Saturday, 19 November 2011

Did a Republican member of Texas' State Board of Education just come out as gay?:

A Texas state board of education Republican seeking re-​election has come out as gay, and immediately lost the endorsement of a prominent conservative political activist known for her homophobic and religious views.

George Clayton, a Republican member of the State Board of Education from Richardson, sent an email to several news organizations last week that appears to confirm he’s gay.
Clayton is an academic coordinator at North Dallas High School, according to his bio on the Texas Education Agency website. He won the District 12 SBOE seat in 2010, when he defeated longtime Republican incumbent Geraldine “Tincy” Miller in the primary.
Clayton sent out his email in response to an apparent whisper campaign about his sexual orientation among Republicans in the district, which covers all of Collin County. Miller is trying to unseat Clayton and recapture her old seat in 2012."

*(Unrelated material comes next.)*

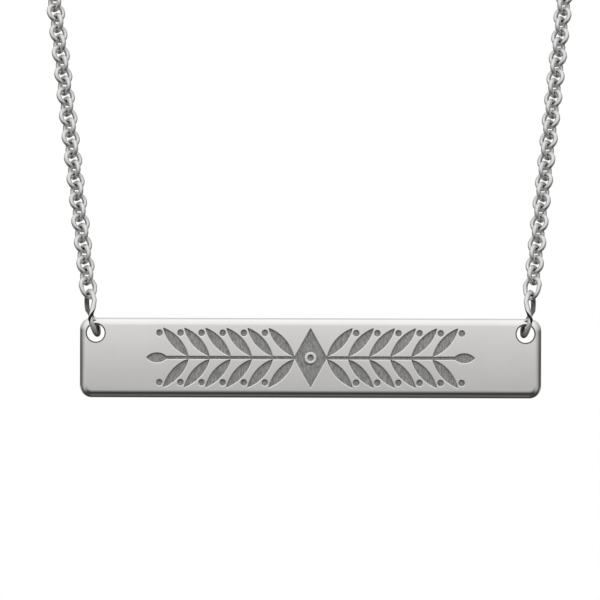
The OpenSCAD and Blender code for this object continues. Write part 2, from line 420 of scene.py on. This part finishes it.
for word, side in sides.items():
    last_link_inside = last_link_half_width - wire / 2
    stretch = first_place[side] - last_place - link_inside - last_link_inside
    mesh = wire_oval(last_link_half_width, stretch, wire)
    for vert in mesh.verts:
        fall = (stretch - vert.co.z) / (stretch + last_link_half_width)
        vert.co.x *= 1 - last_link_taper * min(max(fall, 0), 1)
    last_turn = strand_turn(side, -1)
    bmesh.ops.transform(mesh, matrix=on_strand(side, last_place, last_turn), verts=mesh.verts)
    ordinary = wire_ring(mesh, link_diameter, wire, steps=40, facets=14)
    copies(mesh, ordinary, [
        on_strand(side, first_place[side] + i * strand_pitch[side], strand_turn(side, i))
        for i in range(front_links)])
    finished(f"front_strand_{word}", mesh, [link_silver.material], "chain", "link_silver",
             f"front_links_{word}")


# The neck chain goes on from each strand over the collar bone to the nape, in the same links. At each end
# a larger jump ring joins it to the clasp's eye or to the catch link.
neck_route = [
    (23.6, -85, -65.5), (30, -79, -49.5), (39, -70.5, -35.5), (48.5, -58.5, -24), (56, -44.5, -15.5),
    (57.5, -28.5, -9), (51.2, -15, -4.3), (38.8, -6.2, -1.3), (22.5, -1.5, -0.2)]
route_steps = 120
strand_top = 30.65 * mm
neck_pitch = 0.84 * mm
tube_ends = {"left": -4.66 * mm, "right": 4.15 * mm}
beyond = 4.66 * mm
play = 0.02 * mm
eye_inner_edge = -4.05 * mm
catch_inner_edge = 3.54 * mm
jump_ring_diameter = 1.9 * mm
jump_ring_inside = jump_ring_diameter / 2 - wire
jump_ring_middle = {
    "left": eye_inner_edge + play - jump_ring_inside,
    "right": catch_inner_edge - play + jump_ring_inside,
}
jump_ring_axis = {"left": Vector((0, 0, 1)), "right": Vector((0, 1, 0))}


def smooth_point(a, b, c, d, t):
    """A point between b and c on the smooth curve through a, b, c and d."""
    bend = (2 * a - 5 * b + 4 * c - d) * t ** 2
    return 0.5 * (2 * b + (c - a) * t + bend + (3 * b - a - 3 * c + d) * t ** 3)


def neck_line(word, side):
    """The chain's middle line from the front strand's top link to the last link before the jump ring."""
    lean = strand_frame(side).col[2].to_3d()
    foot = Vector((side * hang_x[side], hang_y, hang_z))
    route = [foot + lean * strand_top]
    route += [Vector((side * out, forward, up)) * mm for out, forward, up in neck_route]
    route.append(Vector((tube_ends[word], 0, 0)))
    before = foot + lean * (strand_top - (route[1] - route[0]).length)
    points = [before] + route + [Vector((-side * beyond, 0, 0))]
    line = [foot + lean * (first_place[side] + (front_links - 1) * strand_pitch[side])]
    for k in range(len(points) - 3):
        line += [smooth_point(*points[k:k + 4], step / route_steps) for step in range(route_steps)]
    end = jump_ring_middle[word] + side * (jump_ring_inside + link_inside - play)
    return [p for p in line if abs(p.x) > abs(end) or p.z < -1 * mm] + [Vector((end, 0, 0))]


def measured(line):
    """How far along the line each of its points lies."""
    lengths = [0.0]
    for a, b in zip(line, line[1:]):
        lengths.append(lengths[-1] + (b - a).length)
    return lengths


def strung(line, spaces):
    """Evenly spaced places along the line."""
    lengths = measured(line)
    places, k = [], 0
    for i in range(spaces + 1):
        reach = lengths[-1] * i / spaces
        while k < len(line) - 2 and lengths[k + 1] < reach:
            k += 1
        places.append(line[k].lerp(line[k + 1], (reach - lengths[k]) / (lengths[k + 1] - lengths[k])))
    return places


for word, side in sides.items():
    line = neck_line(word, side)
    spaces = round(measured(line)[-1] / neck_pitch)
    places = strung(line, spaces)
    runs = [(places[min(i + 1, spaces)] - places[max(i - 1, 0)]).normalized() for i in range(spaces + 1)]
    # The axis of each link is carried along the line without twist. What it is out by at the jump ring is
    # shared among all the links.
    top_turn = Matrix.Rotation(strand_turn(side, front_links - 1), 3, "Z")
    across = strand_frame(side).to_3x3() @ top_turn @ Vector((0, 1, 0))
    carried = []
    for run in runs:
        across = (across - run * across.dot(run)).normalized()
        carried.append(across)
    quarter_turns = spaces + 1
    want = jump_ring_axis[word]
    have = Matrix.Rotation(quarter_turns * math.pi / 2, 3, runs[-1]) @ carried[-1]
    off = math.atan2(have.cross(want).dot(runs[-1]), have.dot(want))
    off = (off + math.pi / 2) % math.pi - math.pi / 2
    matrices = []
    for i in range(1, spaces + 1):
        turn = i * math.pi / 2 + off * i / quarter_turns + slack_turn()
        axis = Matrix.Rotation(turn, 3, runs[i]) @ carried[i]
        basis = Matrix((axis.cross(runs[i]), axis, runs[i])).transposed()
        matrices.append(Matrix.Translation(places[i]) @ basis.to_4x4())
    mesh = bmesh.new()
    copies(mesh, wire_ring(mesh, link_diameter, wire, steps=12, facets=5), matrices)
    lie = Matrix.Rotation(math.pi / 2, 4, "X") if word == "left" else Matrix.Identity(4)
    jump_ring = wire_ring(mesh, jump_ring_diameter, wire, steps=32, facets=10)
    copies(mesh, jump_ring, [Matrix.Translation((jump_ring_middle[word], 0, 0)) @ lie])
    finished(f"neck_chain_{word}", mesh, [link_silver.material], "chain", "link_silver", f"chain_{word}")


# The clasp is a spring ring at the nape: a bent tube with a sprung bolt, a small lever and a soldered eye.
# The catch link on the other end of the chain closes on it.
clasp_tones = [(0.78, 0.77, 0.755), (0.85, 0.84, 0.825)]
clasp_silver = polished_silver(
    "clasp_silver", clasp_tones, rubbing=700, roughness=(0.1, 0.18), scratch_depth=wire_scratches)
dress("clasp", clasp_silver.material)
dress("catch_link", clasp_silver.material)


# The floor is a wide sheet of pale card, well below the necklace, with its fibres just visible. It isn't
# mirrored in the silver.
floor_size = 3
floor_height = -0.3

floor_mesh = bmesh.new()
bmesh.ops.create_grid(floor_mesh, x_segments=8, y_segments=8, size=floor_size,
                      matrix=Matrix.Translation((0, 0, floor_height)))
floor_data = bpy.data.meshes.new("floor")
floor_mesh.to_mesh(floor_data)
floor_mesh.free()
floor = bpy.data.objects.new("floor", floor_data)
bpy.context.scene.collection.objects.link(floor)
floor.visible_glossy = False
card = bpy.data.materials.new("card")
card.use_nodes = True
tree = card.node_tree
shader = tree.nodes["Principled BSDF"]
shader.inputs["Roughness"].default_value = 0.9
place = add(tree, "ShaderNodeTexCoord").outputs["Object"]
fibre = add(tree, "ShaderNodeTexNoise", {"Vector": place, "Scale": 400, "Detail": 3}).outputs["Fac"]
pale = two_tones(tree, fibre, [(0.86, 0.86, 0.855), (0.9, 0.9, 0.895)], 0, 1)
tree.links.new(pale, shader.inputs["Base Color"])
floor_data.materials.append(card)


# A large soft lamp hangs above and in front. The studio round it is bright above and dark below, with paler
# panels in front at both sides, a low pale screen behind and a tall one straight behind. The camera sees
# plain white.
lamp_data = bpy.data.lights.new("lamp", "AREA")
lamp_data.shape = "DISK"
lamp_data.size = 0.8
lamp_data.energy = 4
lamp = bpy.data.objects.new("lamp", lamp_data)
lamp.matrix_world = Matrix.Translation((0, -0.35, 0.6)) @ Matrix.Rotation(math.radians(-25), 4, "X")
bpy.context.scene.collection.objects.link(lamp)
lamp.visible_glossy = False

brightest = 1.2
brighter_left = 0.1
white = (1, 1, 1, 1)
world = bpy.data.worlds.new("studio")
bpy.context.scene.world = world
world.use_nodes = True
tree = world.node_tree
sky = tree.nodes["Background"]
direction = add(tree, "ShaderNodeTexCoord").outputs["Generated"]
x, y, z = add(tree, "ShaderNodeSeparateXYZ", {"Vector": direction}).outputs
up = spread(tree, z, -1, 1)


def shade_by_height(stops):
    """A ramp of brightness from straight down, -1, to straight up, 1."""
    ramp = add(tree, "ShaderNodeValToRGB", {"Fac": up})
    elements = ramp.color_ramp.elements
    while len(elements) > 1:
        elements.remove(elements[-1])
    for i, (at, shade) in enumerate(stops):
        stop = elements[0] if i == 0 else elements.new((at + 1) / 2)
        stop.position = (at + 1) / 2
        stop.color = (shade / brightest, shade / brightest, shade / brightest, 1)
    return ramp.outputs["Color"]


ceiling = [(0.3, 0.5), (0.68, 0.74), (0.9, 0.9), (0.98, 1.08), (1, 1.17)]
in_front = shade_by_height([
    (-1, 0.19), (-0.99, 0.19), (-0.88, 0.075), (-0.69, 0.03), (-0.47, 0.137), (-0.21, 0.41), (-0.07, 0.57),
    (0, 0.67), (0.07, 0.79), (0.21, 0.87), (0.47, 0.98), (0.69, 1.09), (0.9, 1.17), (1, 1.17)])
beside = shade_by_height([
    (-1, 0.19), (-0.8, 0.14), (-0.5, 0.42), (-0.25, 0.58), (0, 0.58), (0.3, 0.86), (0.7, 1.09), (1, 1.17)])
behind = shade_by_height([(-1, 0.19), (-0.97, 0.05), (-0.3, 0.03), (0, 0.1)] + ceiling)
low_screen = shade_by_height([
    (-1, 0.19), (-0.97, 0.05), (-0.6, 0.06), (-0.42, 0.5), (-0.25, 0.66), (-0.12, 0.5), (-0.03, 0.14),
    (0, 0.1)] + ceiling)
screen = shade_by_height([(-1, 0.1), (-0.6, 0.3), (-0.17, 0.62), (0, 0.72), (0.3, 0.9), (1, 1)])
aside = spread(tree, sum_up(tree, "ABSOLUTE", x), 0.35, 0.7, easing="SMOOTHSTEP")
fore = blend(tree, aside, in_front, beside)
rear = behind
for shade, start, full in ((low_screen, 0.25, 0.6), (screen, 0.93, 0.985)):
    rear = blend(tree, spread(tree, y, start, full, easing="SMOOTHSTEP"), rear, shade)
backward = spread(tree, y, -0.97, 0.3, easing="SMOOTHSTEP")
studio = blend(tree, backward, fore, rear)
strength = sum_up(tree, "MULTIPLY_ADD", x, -brighter_left * brightest, brightest)
camera_ray = add(tree, "ShaderNodeLightPath").outputs["Is Camera Ray"]
tree.links.new(blend(tree, camera_ray, studio, white), sky.inputs["Color"])
tree.links.new(blend(tree, camera_ray, strength, 1, "FLOAT"), sky.inputs["Strength"])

The Dallas Voice says the e-mail "appears" to confirm he is gay. There's no need for this caution: Clayton's words are clear and unambigous - he has a live-in, male partner:
“So as to avoid the tyranny of misinformation and innuendo in this political race, I wish to say that I, in fact, do have a male partner who lives with me in my home in Richardson, Texas. I hope this frank announcement satisfies Tincy Miller and the ladies associate with the Golden Corridor organization. All of us can now move on with discussions concerning education instead of being overly occupied with my personal life.”
Clayton is paying a political price for his honesty. Since the announcement, he has lost the endorsement of a homophobic political activist:

Clayton’s email confirming that he’s gay has already prompted one right-winger, Donna Garner of Waco, to withdraw her endorsement of his re-election bid.

“If Clayton is indeed a homosexual, then we as voters must be concerned about re-electing him to the SBOE since the Board will soon begin the process of writing and adopting Health curriculum requirements for all Texas public school students,” Garner wrote.

Will this cost him? Garner is clearly hoping so, but the evidence so far is that most voters are no longer concerned about sexual orientation. Character, integrity and the ability to do the job are far more important.